En tiempos de tribalismo político, “valores absolutos” y legítima necesidad de pertenencia/reconocimiento, de ese “sentido ultrajado de dignidad humana” que según Berlin opera como uno de los grandes motores de la historia, la búsqueda de la verdad se llena de trampas. Al tanto de la limitación, y sabiendo que toda experiencia es múltiple, plural, lo censurable sería no anteponer la actitud dubitativa a la reacción visceral, sin que eso signifique petrificación, parálisis de la acción; sino ejercicio de reflexión, de ponderar pros y contras, como explica Victoria Camps en su Elogio de la duda (2016). De eso se trata discernir. Lamentablemente, “pensar desde lo indeterminado, que no tiene contornos precisos, es más complicado que dar un nombre fijo y determinado a cada cosa”.
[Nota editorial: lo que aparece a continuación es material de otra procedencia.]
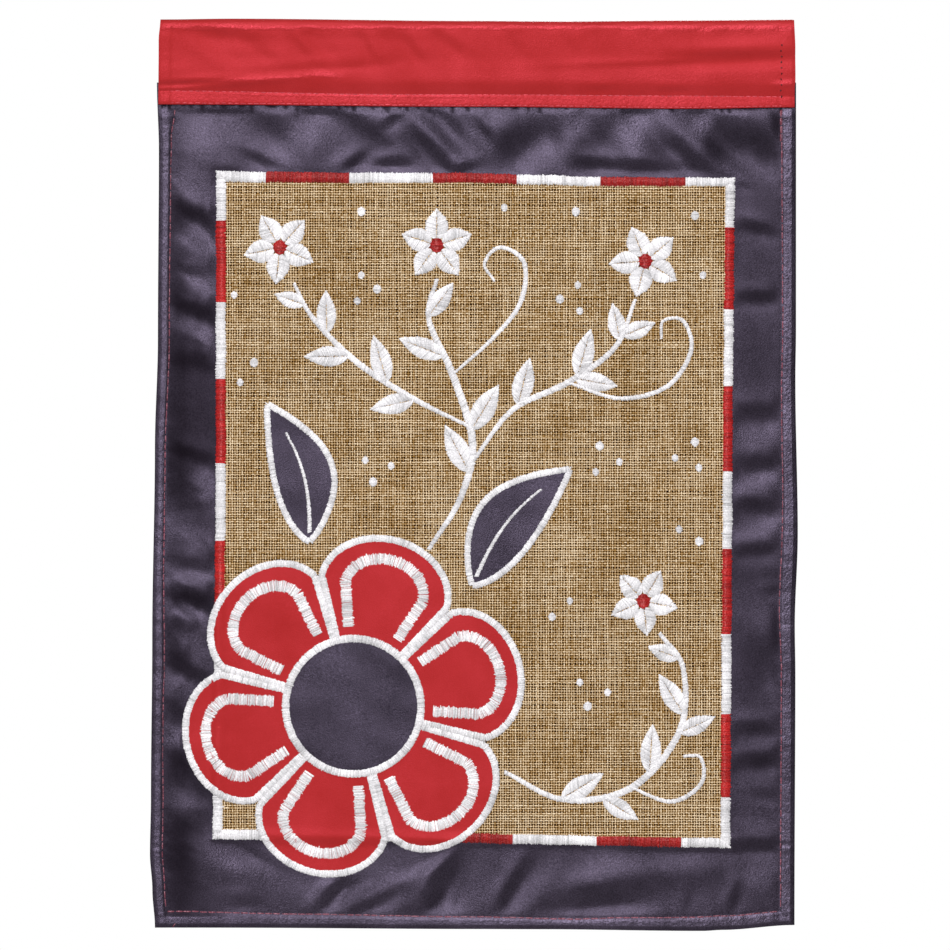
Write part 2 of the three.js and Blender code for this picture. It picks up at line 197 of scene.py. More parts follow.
def gathers(x, z):
    """Fine ripples beside the sleeve's seam, the hems and the border, each dying away from its seam."""
    outside = np.clip(-inside_panel(x, z), 0, None)
    margin = ease(outside / 3)
    below_seam = np.clip(BAND_FOOT - z, 0, None)
    seam = 0.16 * np.exp(-below_seam / 4) * ease(below_seam / 1.5) * ripple(x, (5.3, 7.9, 12.1), 1)
    side_hem = np.clip(FLAG_WIDTH / 2 - HEM_WIDTH - np.abs(x), 0, None)
    side = 0.06 * np.exp(-side_hem / 4) * ripple(z + 40 * np.sign(x), (5.3, 8.1, 13.7), 2)
    foot_hem = np.clip(z + FLAG_HEIGHT - HEM_WIDTH, 0, None)
    foot = 0.08 * np.exp(-foot_hem / 4) * ripple(x, (5.1, 8.3, 13.9), 3)
    corner = math.pi / 4
    slanted = x * math.cos(corner) + z * math.sin(corner)
    border = 0.07 * np.exp(-outside / 5) * ripple(slanted, (6.1, 9.7, 15.1), 4)
    under = 0.5 * np.exp(-outside / 0.9) * ease((PANEL_CORNERS["foot"] + 6 - z) / 4)
    return margin * (seam + side + foot + border) + under


# %% [markdown]
# ## Leans and blotches
# A margin of loose satin lies in soft tilted places, dark where they face down and pale where they face up.
# Each is a row of a table, given one by one: where it is, which way it runs, its size and its slope. A second
# table paints shade and highlight into the sheen: where it is duller than the slope alone gives, that is painted
# shade, and where it is clearer, painted highlight.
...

Frente a la natural avidez de certidumbres que ha inducido a los filósofos a formular teoremas y silogismos para diseccionar la Verdad, conviene reparar entonces en el humano, tolerante, imperfecto, escéptico Que sais-je?, este «¿Qué sé yo?» de Montaigne que Berlin también subraya. Existimos porque pensamos (y dudamos), dirá luego Descartes, lo cual debería partir de identificar a las personas en toda su complejidad, con sus muchos valores, y no instrumentalizadas por el ideal. El riesgo de la libertad, en fin, es también tomar decisiones que no satisfacen plenamente; y eso es algo con lo que algunos venezolanos estamos trajinando. Aunque la posibilidad de escoger con eficiencia óptima luce fascinante, siempre será mejor dudar, decidir, actuar y equivocarse, que ya no poder hacerlo en lo absoluto.